Apple unveils new iPhones for faster 5G wireless networks

Apple unveiled four new iPhones equipped with technology for use with faster new 5G wireless networks.

There’s the iPhone 12, which Apple says is more durable, with a 6.1-inch display, the same as the iPhone 11 but lighter and thinner, for $799 and the iPhone 12 Mini with a 5.4-inch display for $699.

They’ll come in black, white, red, green and blue.

A higher-end iPhone 12 Pro with more powerful cameras comes in silver, graphite, gold and blue, and will cost $999; the 12 Pro Max, with a 6.7-inch display, costs $1,099.

In a move that may annoy some consumers, Apple will no longer include charging adapters or earbuds with new phones. It will still come with a USB-C power cord.

Apple has one of the most loyal and affluent customer bases in the world, which has many analysts betting the next wave of phones will sell well. The iPhone remains the foundation of Apple’s business.

Apple boasted about the 5G capabilities and brought in Verizon CEO Hans Vestberg to champion the carrier’s network. 5G is supposed to mean much faster speeds, making it quicker to download movies or games, for instance.But finding those speeds can be a challenge. While telecom operators have been rolling out 5G networks, significant boosts in speed are still uncommon in much of the world, including the U.S. There are no popular new consumer applications that require 5G.

The iPhone models unveiled Tuesday will launch at different times. The iPhone 12 and 12 Pro will be available starting Oct. 23; the Mini and the Pro Max will follow on Nov. 13.

That compresses Apple’s window for building up excitement heading into the holiday season.

Consumers are generally expected to have less money to spend amid high unemployment and economic anxiety due to the COVID-19 pandemic.
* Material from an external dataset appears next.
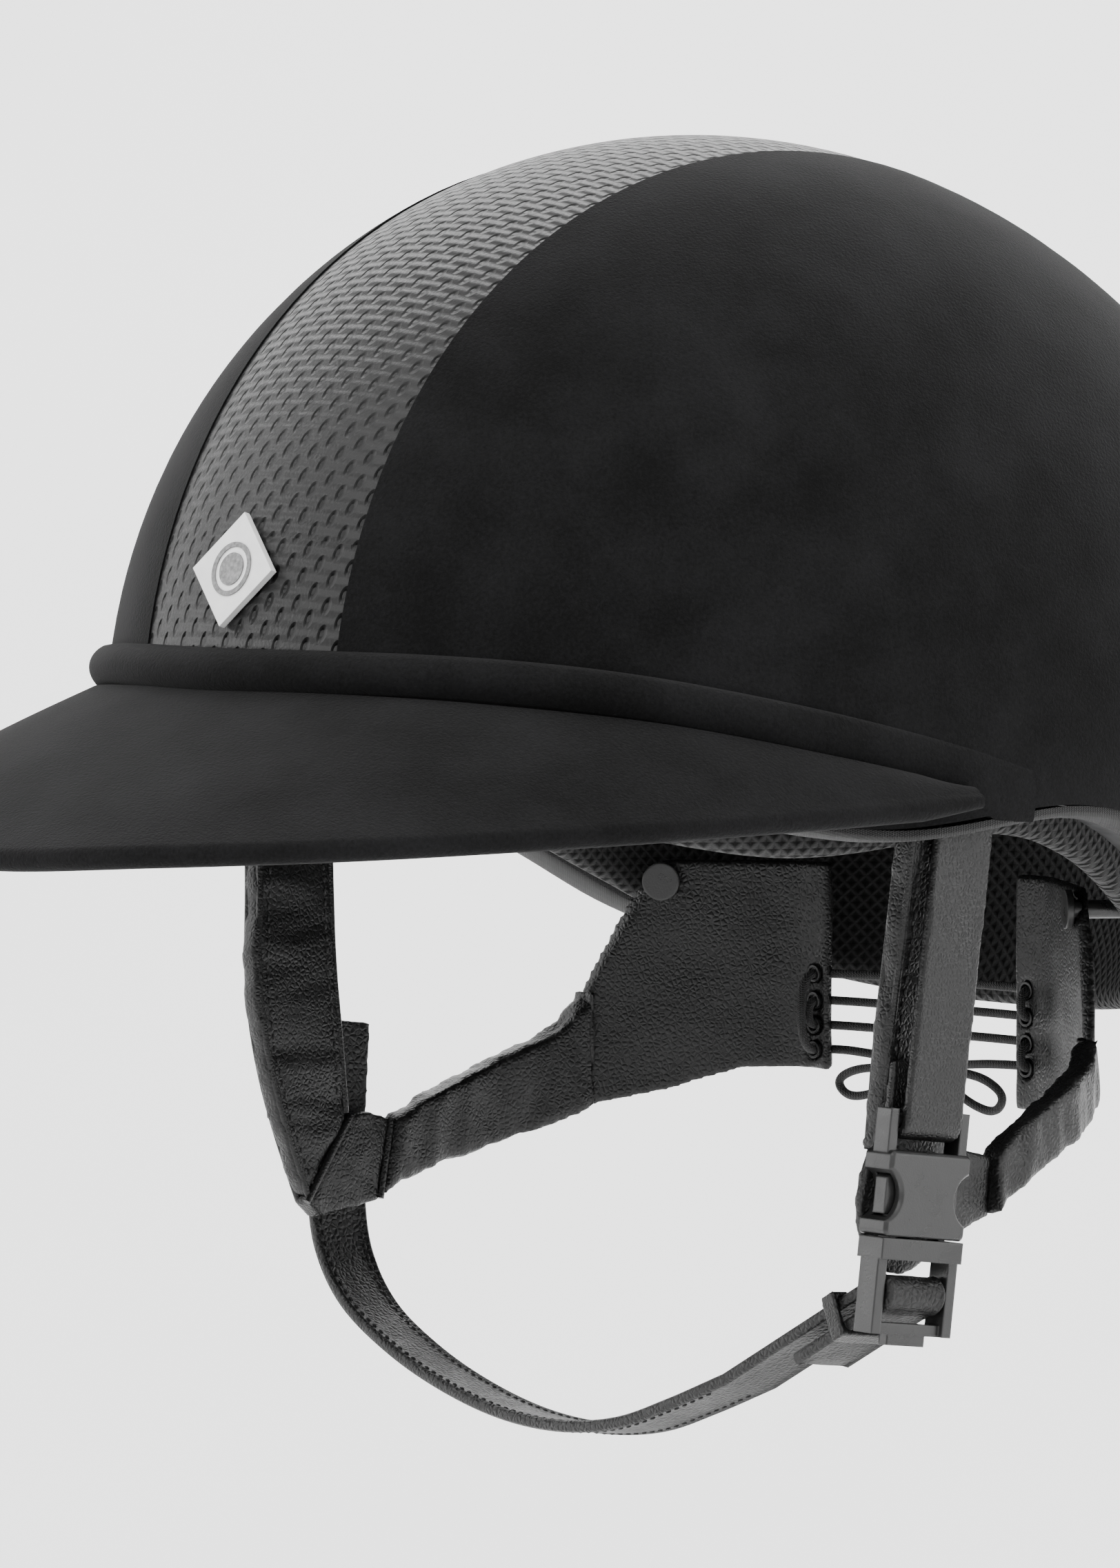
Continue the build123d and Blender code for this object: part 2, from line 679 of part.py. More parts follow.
def build_plug():
    half = BUCKLE_W / 2
    with BuildPart() as buckle_plug:
        add(along_face(-half, half, PLUG_SHOULDER, PLUG_TOP, BUCKLE_T - 0.6))
        add(along_face(-2.2, 2.2, PLUG_TOP - 1, 12.8, PRONG_T))
        for x in (-half + 0.1, half - 2.5):
            add(along_face(x, x + 2.4, PLUG_END, PLUG_SHOULDER + 1, 5.4))
        add(along_face(-half + 0.1, half - 0.1, PLUG_END, PLUG_END + 2.3, 3.2))
        add(along_face(-5, 5, PLUG_END - 2.2, PLUG_END + 0.5, 2.4))
        with BuildSketch(BUCKLE):
            with Locations((0, ADJUST_BAR)):
                Circle(BAR_R)
        extrude(amount=half - 1, both=True)
        pivot_x, pivot_y = PRONG_PIVOT
        for sign in (-1, 1):
            with BuildSketch(BUCKLE_FACE):
                with Locations((sign * pivot_x, pivot_y)):
                    Circle(1.3)
                with Locations((sign * pivot_x, pivot_y + 1)):
                    Rectangle(3.8, 2)
            extrude(amount=PRONG_T / 2 + 0.3, both=True, mode=Mode.SUBTRACT)
    save(buckle_plug, "buckle_plug")


def build_prongs():
    pivot_x, pivot_y = PRONG_PIVOT
    for name, sign in (("rear_release_prong", 1), ("front_release_prong", -1)):
        outline = [(5.8, pivot_y), (5.8, 12.0), (6.4, 13.2), (7.6, 13.2), (9.6, 11.6), (9.6, 4.4), (7.5, 4.4),
                   (7.5, pivot_y)]
        with BuildPart() as prong:
            with BuildSketch(BUCKLE_FACE):
                with BuildLine():
                    Polyline(*[(sign * x, y) for x, y in outline], close=True)
                make_face()
                with Locations((sign * pivot_x, pivot_y)):
                    Circle(1.2)
            extrude(amount=PRONG_T / 2, both=True)
        save(prong, name)


# ---- chin strap -----------------------------------------------------------
STRAP_ANGLE = 29.3            # the strap's rise to the plug, degrees
TAIL_LENGTH = 28.0


def strap_offset(distance, aside):
    """Point beside the straight stretch, measured from the adjusting bar, in the buckle's plane."""
    angle = math.radians(STRAP_ANGLE)
    along = (-math.cos(angle), -math.sin(angle))
    normal = (-math.sin(angle), math.cos(angle))
    return (distance * along[0] + aside * normal[0], ADJUST_BAR + distance * along[1] + aside * normal[1])


def build_chin_strap():
    """Webbing from the right junction, round the plug's bar and back along itself."""
    tangent_point = strap_offset(0, LOOP_R)
    straight_start = strap_offset(50, LOOP_R)
    tail_end = strap_offset(TAIL_LENGTH, LOOP_R - 2.2)
    with BuildPart() as chin_strap:
        with BuildSketch(BUCKLE):
            with BuildLine():
                Spline(*STRAP_CURVE[:-1], straight_start)
                Line(straight_start, tangent_point)
                turn = CenterArc((0, ADJUST_BAR), LOOP_R, 90 + STRAP_ANGLE, -180)
                Line(turn @ 1, tail_end)
            trace(line_width=WEB_T)
            with Locations(HINGE):
                Circle(WEB_T / 2)
        extrude(amount=WEB_W / 2, both=True)
    save(chin_strap, "chin_strap")
    with BuildPart() as chin_strap_anchor:
        with BuildSketch(BUCKLE):
            with BuildLine():
                Line((HINGE[0] - 0.2, HINGE[1] + 1.6), (HINGE[0] - 2.2, HINGE[1] + 24))
            trace(line_width=WEB_T)
        extrude(amount=WEB_W / 2, both=True)
    save(chin_strap_anchor, "chin_strap_anchor")
    with BuildPart() as strap_keeper:
        with BuildSketch(BUCKLE):
            with Locations(Location((*strap_offset(13, 0.5), 0), (0, 0, STRAP_ANGLE))):
                Rectangle(4, 9.6)
        extrude(amount=WEB_W / 2 + 1.5, both=True)
        with BuildSketch(BUCKLE):
            with Locations(Location((*strap_offset(13, 0.5), 0), (0, 0, STRAP_ANGLE))):
                Rectangle(6, 7.2)
        extrude(amount=WEB_W / 2 + 0.3, both=True, mode=Mode.SUBTRACT)
    save(strap_keeper, "strap_keeper")


def build_rivets():
    with BuildPart() as harness_rivets:
        for side, sign in SIDES.items():
            outside = shell_x(*RIVET_AT) - RIVET_SINK
            inside = SLEEVE_X[side] + SLEEVE_SLOPE[side] * (RIVET_AT[1] - SLEEVE_Z) - STRAP_T / 2 - 1.6
            with BuildSketch(Plane.YZ.offset(sign * inside)):
                with Locations(RIVET_AT):
                    Circle(RIVET_R)
            extrude(amount=sign * (outside - inside))
            with BuildSketch(Plane.YZ.offset(sign * outside)):
                with Locations(RIVET_AT):
                    Circle(RIVET_HEAD_R)
            extrude(amount=-sign * RIVET_HEAD_T)
    save(harness_rivets, "harness_rivets")
    with BuildPart() as rivet_washers:
        for side, sign in SIDES.items():
            inside = SLEEVE_X[side] + SLEEVE_SLOPE[side] * (RIVET_AT[1] - SLEEVE_Z) - STRAP_T / 2 - 1.6
            with BuildSketch(Plane.YZ.offset(sign * inside)):
                with Locations(RIVET_AT):
                    Circle(RIVET_HEAD_R)
                    Circle(RIVET_R, mode=Mode.SUBTRACT)
            extrude(amount=sign * 0.8)
    save(rivet_washers, "rivet_washers")


build_shell_and_liner()
build_covers()
brim_roll = build_roll()
build_binding()
build_headband()
build_crown_pad()
build_badge()
build_peak(brim_roll)
strap_facing = build_facing()
build_sleeves(strap_facing)
build_rear_arms()
build_studs()
build_lacing()
socket = build_socket()
build_guard_pad(strap_facing, socket)
build_plug()
build_prongs()
build_chin_strap()
build_rivets()
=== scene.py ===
import math

import bmesh
import bpy
from mathutils import Matrix, Vector, noise
from mathutils.bvhtree import BVHTree


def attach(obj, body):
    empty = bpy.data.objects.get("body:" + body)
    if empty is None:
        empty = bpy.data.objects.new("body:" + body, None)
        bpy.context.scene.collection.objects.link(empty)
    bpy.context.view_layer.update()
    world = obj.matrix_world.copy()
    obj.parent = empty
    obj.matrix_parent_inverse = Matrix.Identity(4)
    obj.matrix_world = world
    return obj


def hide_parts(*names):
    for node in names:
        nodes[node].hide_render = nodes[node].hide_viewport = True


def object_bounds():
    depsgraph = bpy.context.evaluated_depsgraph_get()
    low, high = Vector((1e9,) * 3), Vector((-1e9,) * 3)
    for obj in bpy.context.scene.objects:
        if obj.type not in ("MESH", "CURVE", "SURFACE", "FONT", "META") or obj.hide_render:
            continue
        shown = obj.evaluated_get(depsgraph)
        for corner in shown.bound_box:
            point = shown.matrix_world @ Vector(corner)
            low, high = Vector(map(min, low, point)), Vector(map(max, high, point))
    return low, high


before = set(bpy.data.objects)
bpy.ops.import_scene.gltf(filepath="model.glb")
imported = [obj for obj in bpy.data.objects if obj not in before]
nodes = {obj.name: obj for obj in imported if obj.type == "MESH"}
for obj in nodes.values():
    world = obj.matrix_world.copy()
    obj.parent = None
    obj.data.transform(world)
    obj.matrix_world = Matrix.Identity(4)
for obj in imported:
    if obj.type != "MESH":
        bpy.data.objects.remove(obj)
cad_box = [list(corner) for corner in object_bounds()]
MM = 0.001

# ---- camera ----------------------------------------------------------------
AZIMUTH = math.radians(45)          # from straight ahead towards the wearer's left
ELEVATION = math.radians(3)
DISTANCE = 1.6
away = Vector((math.sin(AZIMUTH) * math.cos(ELEVATION), -math.cos(AZIMUTH) * math.cos(ELEVATION),
               math.sin(ELEVATION)))
across = Vector((math.cos(AZIMUTH), math.sin(AZIMUTH), 0))
upward = away.cross(across).normalized()
if upward.z < 0:
    upward = -upward
camera_data = bpy.data.cameras.new("camera")
camera_data.lens = 172.15
camera_data.sensor_width = 36
camera = bpy.data.objects.new("camera", camera_data)
bpy.context.scene.collection.objects.link(camera)
spot = away * DISTANCE
camera_data.shift_x = -0.108
camera_data.shift_y = -0.0128
camera.matrix_world = Matrix((
    (across.x, upward.x, away.x, spot.x),
    (across.y, upward.y, away.y, spot.y),
    (across.z, upward.z, away.z, spot.z),
    (0, 0, 0, 1)))
bpy.context.scene.camera = camera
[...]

Although other parts of Apple’s business are now growing more rapidly, the iPhone remains the biggest business of a technology juggernaut currently worth about $2 trillion, nearly double its value when stay-at-home orders imposed in the U.S in mid-March plunged the economy into a deep recession.

The pandemic temporarily paralyzed Apple’s overseas factories and key suppliers, leading to a delay of the latest iPhones from their usual late September rollout. The company also closed many of its U.S. stores for months because of the pandemic, depriving Apple of a prime showcase for its products.